Structurally, major forecasting agencies still see supply capacity outpacing demand growth into 2026. IEA projections point to global oil demand rising by well under 1 mb/d per year in 2025–2026, while non‑OPEC supply and unwinding OPEC+ cuts are expected to add several million barrels per day of extra capacity, maintaining a sizeable surplus in the absence of disruptions. This underlying cushion, combined with demand headwinds from higher prices and slower macro growth, explains why the back end of the Brent and WTI curves remains firmly anchored below USD 80/bbl.
📊 Fundamentals & Key Drivers
Inventories and strategic stocks. Commercial inventories had risen to multi‑year highs through late 2025, giving the market a buffer that is now being drawn down. The current 400 million barrel SPR release adds an additional one‑off source of supply and signals policymakers’ determination to cap extreme price spikes. Yet, this also reduces the future safety margin: if the conflict widens or persists, the ability to repeat such a large release will be more limited, a risk that underpins the sustained backwardation in 2026–2027.
OPEC+ policy. Prior to the Iran war, OPEC+ had already been unwinding production cuts, contributing to IEA’s projected 2026 surplus. The coalition has now pledged incremental increases from other producers to compensate for Iranian losses, but political cohesion and technical capacity constraints will determine how quickly these barrels materialize. Markets currently price a partial, not full, replacement—hence the wide Brent–WTI spread and the strong premium of nearby Brent over later maturities.
Demand trends. Demand growth is softening as EV penetration, efficiency gains and macro uncertainty dampen transport fuel consumption. The IEA has recently trimmed its 2026 demand outlook, highlighting modest growth of under 1 mb/d and a fragile macro environment. High prices above USD 100/bbl at the front end are likely to trigger additional demand destruction, particularly in emerging markets with weaker subsidy regimes, which could speed the normalization of balances once physical supply constraints ease.
🌦️ Weather & Seasonal Factors
Weather is currently a secondary driver compared with geopolitics and policy.
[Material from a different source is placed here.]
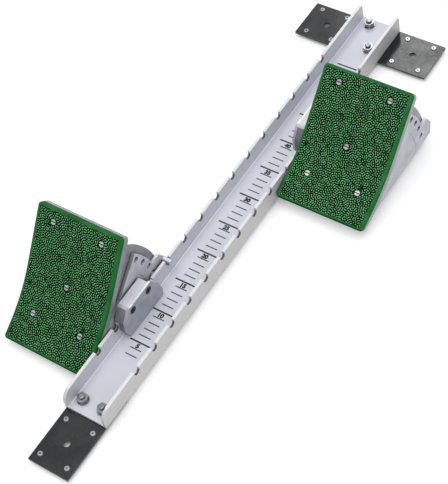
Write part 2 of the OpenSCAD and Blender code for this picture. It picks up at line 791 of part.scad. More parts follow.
module pad_pan(side) {
  color("darkslategray") at_pad(side) difference() {
    intersection() {
      slab(-pad_w / 2 - through, pad_w + 2 * through) rim_layer();
      pad_prism(0);
    }
    intersection() {
      slab(-pad_w / 2 - through, pad_w + 2 * through) pad_layer(sheet_back, rim_back + 4);
      translate([0, -2 * rim_back, -4 * rim_back])
        linear_extrude(8 * rim_back)
          translate([rim_t - pad_w / 2, 0]) square([pad_w - 2 * rim_t, pad_chord - rim_t + 2 * rim_back]);
    }
    at_pad_screws() translate([0, 0, -sheet_back - 4])
      cylinder(h = sheet_back, d = pad_screw_d + 2 * hole_gap);
  }
}

module pad_screws(side) {
  head_floor = pad_screw_sink + pad_screw_head_h;
  head_edge = 0.6;
  head_r = pad_screw_head_d / 2;
  shank_end = sheet_back + pad_nut_h;
  color("silver") at_pad(side) at_pad_screws() difference() {
    rotate_extrude() polygon([
      [0, -pad_screw_sink], [head_r - head_edge, -pad_screw_sink],
      [head_r, -pad_screw_sink - head_edge], [head_r, -head_floor],
      [pad_screw_d / 2, -head_floor], [pad_screw_d / 2, -shank_end], [0, -shank_end]]);
    translate([-head_r - through, -screw_slot_w / 2, -pad_screw_sink - screw_slot_depth])
      cube([pad_screw_head_d + 2 * through, screw_slot_w, screw_slot_depth + through]);
  }
}

module pad_nuts(side) {
  color("silver") at_pad(side) at_pad_screws()
    translate([0, 0, -sheet_back - pad_nut_h])
      nut(pad_nut_flats, pad_nut_h, pad_screw_d + 2 * running_gap);
}

// Sector plate: holds the pan on the hinge pin, and its open slot bears down on the latch tube
module sector(side, x0) {
  slot_r = latch_tube_d / 2 + latch_gap;
  slot_sweep = 12;
  color("dimgray") at_hinge(side) slab(x0, sector_t) difference() {
    union() {
      circle(r = boss_r);
      difference() {
        intersection() {
          circle(r = sector_r, $fn = 128);
          polygon([
            [0, 0], [-boss_r, 0], [-boss_r, hinge_behind], [sector_r, hinge_behind],
            polar(1.2 * sector_r, -sector_below)]);
        }
        translate([-hinge_up, hinge_behind]) pad_layer(-3 * rubber_t, sheet_back);
      }
    }
    circle(d = hinge_pin_d + 2 * running_gap);
    translate(polar(latch_r, -latch_below)) circle(r = slot_r);
    intersection() {
      difference() {
        circle(r = latch_r + slot_r, $fn = 128);
        circle(r = latch_r - slot_r, $fn = 128);
      }
      polygon([
        [0, 0], polar(1.5 * sector_r, -latch_below - slot_sweep), polar(1.5 * sector_r, -latch_below)]);
    }
  }
}

// Latch: a tube between the cheeks with a sprung pin in each end

module latch_tube(side) {
  slot_w = finger_peg_d + 2 * side_gap;
  slot_l = latch_travel + slot_w;
  inner_slot_x = inner_pin_tip_x + finger_peg_back - slot_w / 2;
  outer_slot_x = 2 * pad_x - inner_slot_x - slot_l;
  color("silver") at_latch(side) difference() {
    rod_x(latch_tube_x, latch_tube_l, latch_tube_d / 2);
    rod_x(latch_tube_x - through, latch_tube_l + 2 * through, latch_pin_d / 2 + running_gap);
    for (x = [inner_slot_x, outer_slot_x])
      translate([x, 0, -slot_w / 2]) cube([slot_l, latch_tube_d, slot_w]);
  }
}

// A latch pin with its finger peg, drawn from its tip
module latch_pin() {
  tip = 0.6;
  rotate([0, 90, 0]) rotate_extrude() polygon([
    [0, 0], [latch_pin_d / 2 - tip, 0], [latch_pin_d / 2, tip],
    [latch_pin_d / 2, latch_pin_l], [0, latch_pin_l]]);
  translate([finger_peg_back, 0, 0]) rotate([-90, 0, 0])
    cylinder(h = finger_peg_l, d = finger_peg_d);
}

module latch_inner_pin(side) {
  color("gold") at_latch(side) translate([inner_pin_tip_x, 0, 0]) latch_pin();
}

module latch_outer_pin(side) {
  color("gold") at_latch(side) translate([2 * pad_x - inner_pin_tip_x, 0, 0])
    mirror([1, 0, 0]) latch_pin();
}

// The spring between the pins, at the length it has with both pins drawn in
module latch_spring(side) {
  outer_r = latch_pin_d / 2 - 0.2;
  wire = 1;
  color("silver") at_latch(side) difference() {
    rod_x(pad_x - spring_l / 2, spring_l, outer_r);
    rod_x(pad_x - spring_l / 2 - through, spring_l + 2 * through, outer_r - wire);
  }
}

rail_channel();
front_anchor_plate();
rear_anchor_plate();
front_spikes();
rear_spikes();
bolts(front_bolt_places);  // front_bolts
washers(front_bolt_places);  // front_washers
nuts(front_bolt_places);  // front_nuts
bolts(rear_bolt_places);  // rear_bolts
washers(rear_bolt_places);  // rear_washers
nuts(rear_bolt_places);  // rear_nuts
inner_cheek(LEFT);  // left_inner_cheek
outer_cheek(LEFT);  // left_outer_cheek
floor_plate(LEFT);  // left_floor_plate
rear_web(LEFT);  // left_rear_web
saddle_block(LEFT);  // left_saddle_block
keeper_plate(LEFT);  // left_keeper_plate
keeper_screws(LEFT);  // left_keeper_screws
hinge_pin(LEFT);  // left_hinge_pin
pad_pan(LEFT);  // left_pad_pan
sector(LEFT, inner_sector_x);  // left_inner_sector
sector(LEFT, outer_sector_x);  // left_outer_sector
rubber_pad(LEFT);  // left_rubber_pad
pad_screws(LEFT);  // left_pad_screws
pad_nuts(LEFT);  // left_pad_nuts
latch_tube(LEFT);  // left_latch_tube
latch_spring(LEFT);  // left_latch_spring
latch_inner_pin(LEFT);  // left_latch_inner_pin
latch_outer_pin(LEFT);  // left_latch_outer_pin
inner_cheek(RIGHT);  // right_inner_cheek
outer_cheek(RIGHT);  // right_outer_cheek
floor_plate(RIGHT);  // right_floor_plate
rear_web(RIGHT);  // right_rear_web
saddle_block(RIGHT);  // right_saddle_block
keeper_plate(RIGHT);  // right_keeper_plate
keeper_screws(RIGHT);  // right_keeper_screws
hinge_pin(RIGHT);  // right_hinge_pin
pad_pan(RIGHT);  // right_pad_pan
sector(RIGHT, inner_sector_x);  // right_inner_sector
sector(RIGHT, outer_sector_x);  // right_outer_sector
rubber_pad(RIGHT);  // right_rubber_pad
pad_screws(RIGHT);  // right_pad_screws
pad_nuts(RIGHT);  // right_pad_nuts
latch_tube(RIGHT);  // right_latch_tube
latch_spring(RIGHT);  // right_latch_spring
latch_inner_pin(RIGHT);  // right_latch_inner_pin
latch_outer_pin(RIGHT);  // right_latch_outer_pin
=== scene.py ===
import json
import math
import random

import bpy
from mathutils import Matrix, Quaternion, Vector


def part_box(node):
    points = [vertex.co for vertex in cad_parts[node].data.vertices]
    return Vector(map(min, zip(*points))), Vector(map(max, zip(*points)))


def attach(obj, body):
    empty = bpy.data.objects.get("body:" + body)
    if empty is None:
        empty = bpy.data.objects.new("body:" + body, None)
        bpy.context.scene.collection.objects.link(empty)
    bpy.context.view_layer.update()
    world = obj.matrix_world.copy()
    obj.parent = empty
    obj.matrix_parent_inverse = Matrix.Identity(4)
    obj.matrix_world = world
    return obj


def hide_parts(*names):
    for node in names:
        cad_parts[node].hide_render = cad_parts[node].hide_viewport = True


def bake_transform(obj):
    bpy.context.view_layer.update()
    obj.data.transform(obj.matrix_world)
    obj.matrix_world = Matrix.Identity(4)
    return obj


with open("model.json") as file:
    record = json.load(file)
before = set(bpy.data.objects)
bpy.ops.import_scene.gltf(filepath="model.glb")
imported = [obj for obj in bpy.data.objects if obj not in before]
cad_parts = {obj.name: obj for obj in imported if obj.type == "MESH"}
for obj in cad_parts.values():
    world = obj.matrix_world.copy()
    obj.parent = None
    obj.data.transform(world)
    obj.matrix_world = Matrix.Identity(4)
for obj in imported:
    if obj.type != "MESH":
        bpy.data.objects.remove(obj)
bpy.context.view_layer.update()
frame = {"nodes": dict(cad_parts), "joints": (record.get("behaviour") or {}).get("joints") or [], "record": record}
record = frame["record"]
slotOf = {part["node"]: part["material_slot"] for part in record["subparts"]}
bodyOf = {node: body for body, nodes in record["behaviour"]["bodies"].items() for node in nodes}
print("frame loaded:", len(frame["nodes"]), "nodes")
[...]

The Northern Hemisphere heating season is drawing to a close, reducing seasonal demand for middle distillates. Heading into the summer driving season, temperatures and hurricane risk in the Atlantic basin will matter for refinery runs and US Gulf production, but for now, the dominant factor remains the Hormuz disruption rather than weather‑related issues.
📆 Market Outlook & Trading Implications
The Brent and WTI curves send a clear signal: acute short‑term tightness, but expectations of rebalancing and potential oversupply from 2027 onward. As the IEA reserve release scales up and alternative routes and supplies are organized, the physical squeeze in Atlantic Basin and Asian markets should gradually ease, provided there is no further escalation in the conflict or new chokepoint disruption. At the same time, forward prices around USD 70–75/bbl for the late 2020s remain consistent with a world of abundant supply, modest demand growth and tightening climate policies.
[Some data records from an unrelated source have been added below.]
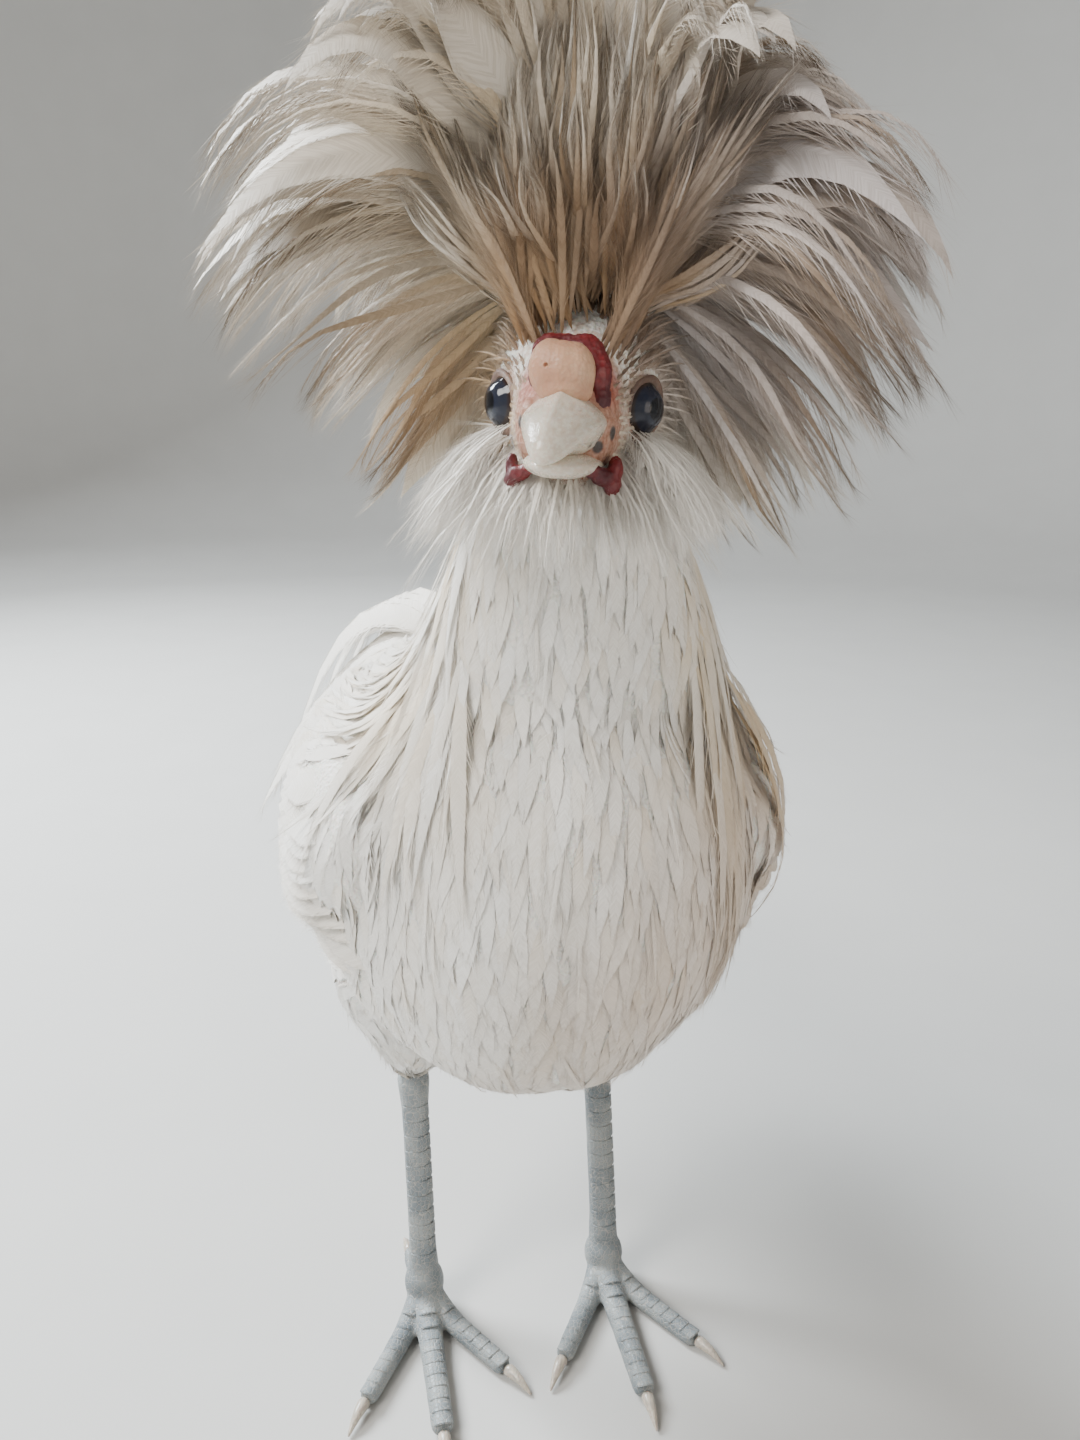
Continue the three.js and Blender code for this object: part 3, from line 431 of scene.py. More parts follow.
def laid(kinds, root, bend, tip, face, width, thick, cup, warm, smoke_and_shade, seed, wave=0, soft=None):
    """Copies of the kinds along their curves, as a list of arrays for as_mesh.

    Width, thickness and wave are in millimetres. Cup bends the edges down, wave bends the whole
    feather sideways like an S, and soft gives the skin's normals at its root and its tip.
    """
    root, bend, tip, face = (np.array(a, float).reshape(-1, 3) for a in (root, bend, tip, face))
    count = len(root)
    width, thick, warm, smoke_and_shade, wave = (
        np.broadcast_to(np.asarray(a, float), count) for a in (width, thick, warm, smoke_and_shade, wave)
    )
    side = np.cross(face, tip - root)
    side *= (wave * MM / (np.linalg.norm(side, axis=1) + 1e-9))[:, None]
    rng = np.random.default_rng(seed)
    choice = rng.integers(len(kinds), size=count)
    tone = rng.random(count)
    patch = unrolled(root)
    length = np.linalg.norm(bend - root, axis=1) + np.linalg.norm(tip - bend, axis=1)
    batches = []
    for kind, (points, faces) in enumerate(kinds):
        pick = np.flatnonzero(choice == kind)
        if not len(pick):
            continue
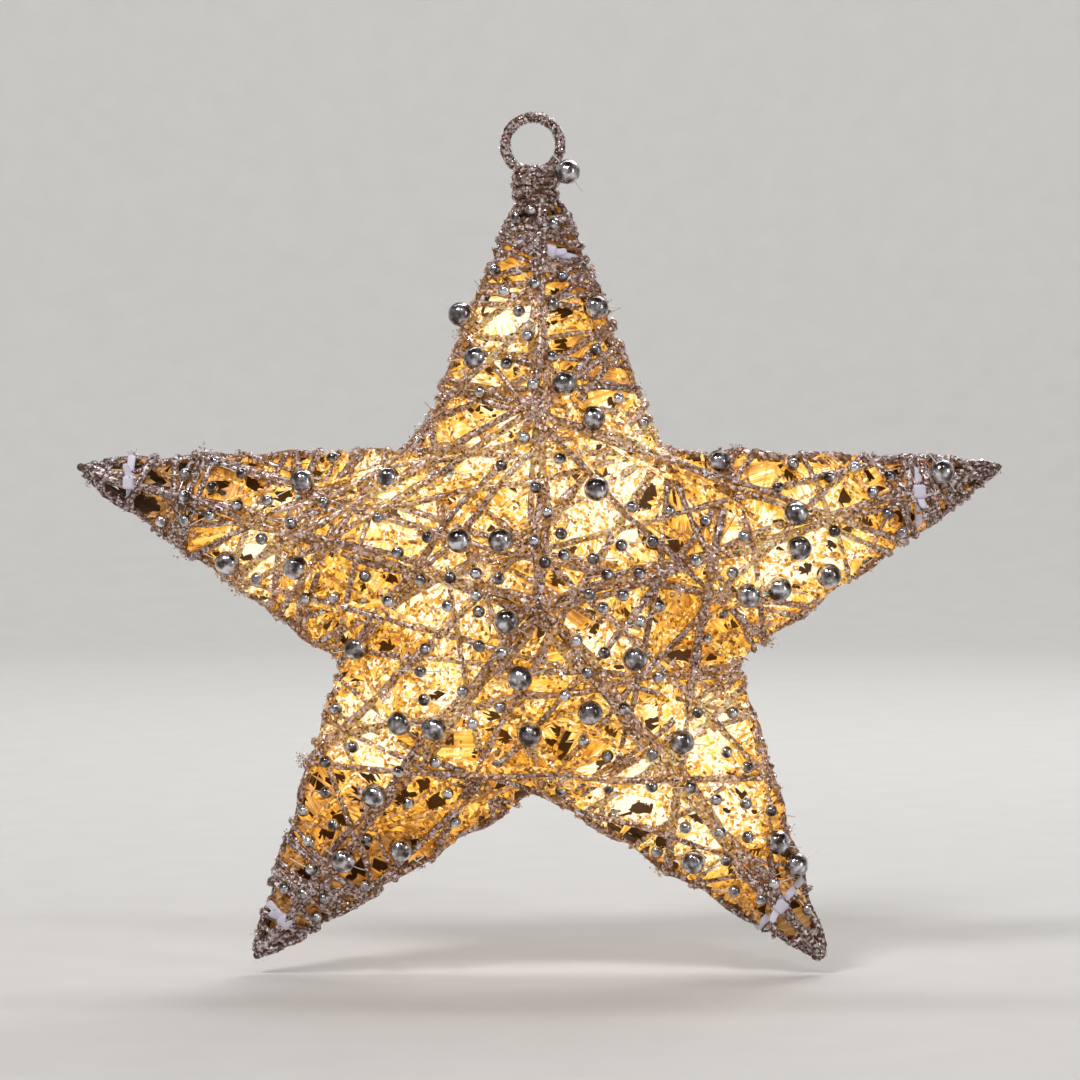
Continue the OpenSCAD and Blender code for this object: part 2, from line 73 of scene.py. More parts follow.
wire_low, wire_high = box_mm("outline_wire")
case_low, case_high = box_mm("battery_case")
WIRE_R = 1.3                     # outline wire's radius
ARM = math.radians(72)           # angle between two arms
HEIGHT = 0.91                    # the star's height against a regular one's
TIP = (wire_high[0] - wire_low[0] - 2 * WIRE_R) / 2 / math.sin(ARM)    # hub to tip
NOTCH = 0.41 * TIP               # hub to the corner between two arms
NOTCH_A, NOTCH_W = NOTCH * math.cos(ARM / 2), NOTCH * math.sin(ARM / 2)    # its a and t
SLOPE = (1 - NOTCH_A / TIP) / NOTCH_W     # how fast rise() falls across an arm
STEEP = math.hypot(1 / TIP, SLOPE)        # and along its steepest way
CX = (wire_low[0] + wire_high[0]) / 2     # the hub's place
CZ = wire_low[2] + WIRE_R + HEIGHT * TIP * math.cos(ARM / 2)
FRONT_DEPTH = 32.0               # outline to hub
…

📌 Trading outlook (1–3 month horizon)
- Producers (hedgers): Use current backwardation to lock in attractive forward selling prices in 2027–2029 via layered hedging, while remaining cautious about over‑hedging 2026 volumes given elevated geopolitical uncertainty.
- Consumers (refiners, large end‑users): Consider incremental coverage of 2026–2027 needs on price dips, focusing on WTI‑linked instruments where the discount to Brent is sizable, while avoiding excessive length at the very front where volatility and policy risk are highest.
- Financial participants: Curve trades (short front/long deferred) remain compelling but risky; strong risk management is essential given headline‑driven spikes. Volatility strategies may be preferable to outright directional bets until there is more clarity on Hormuz flows and the effectiveness of the SPR release.
📉 3‑Day Directional Outlook (EUR‑based)
- ICE Brent front‑month (≈ 100 EUR/bbl): Bias moderately higher with very high intraday volatility as markets digest SPR release details and battlefield news. Expect wide intraday ranges of 4–8 EUR/bbl.
- NYMEX WTI front‑month (≈ 87 EUR/bbl): Slightly firmer, but likely underperforming Brent, keeping the Brent–WTI spread elevated as seaborne crude remains more directly exposed to Hormuz risk.
- Deferred Brent 2028–2030 strip (≈ 65–70 EUR/bbl): Largely range‑bound; structural surplus expectations and demand headwinds anchor prices, with moves driven more by changes in long‑term macro and policy expectations than by daily war headlines.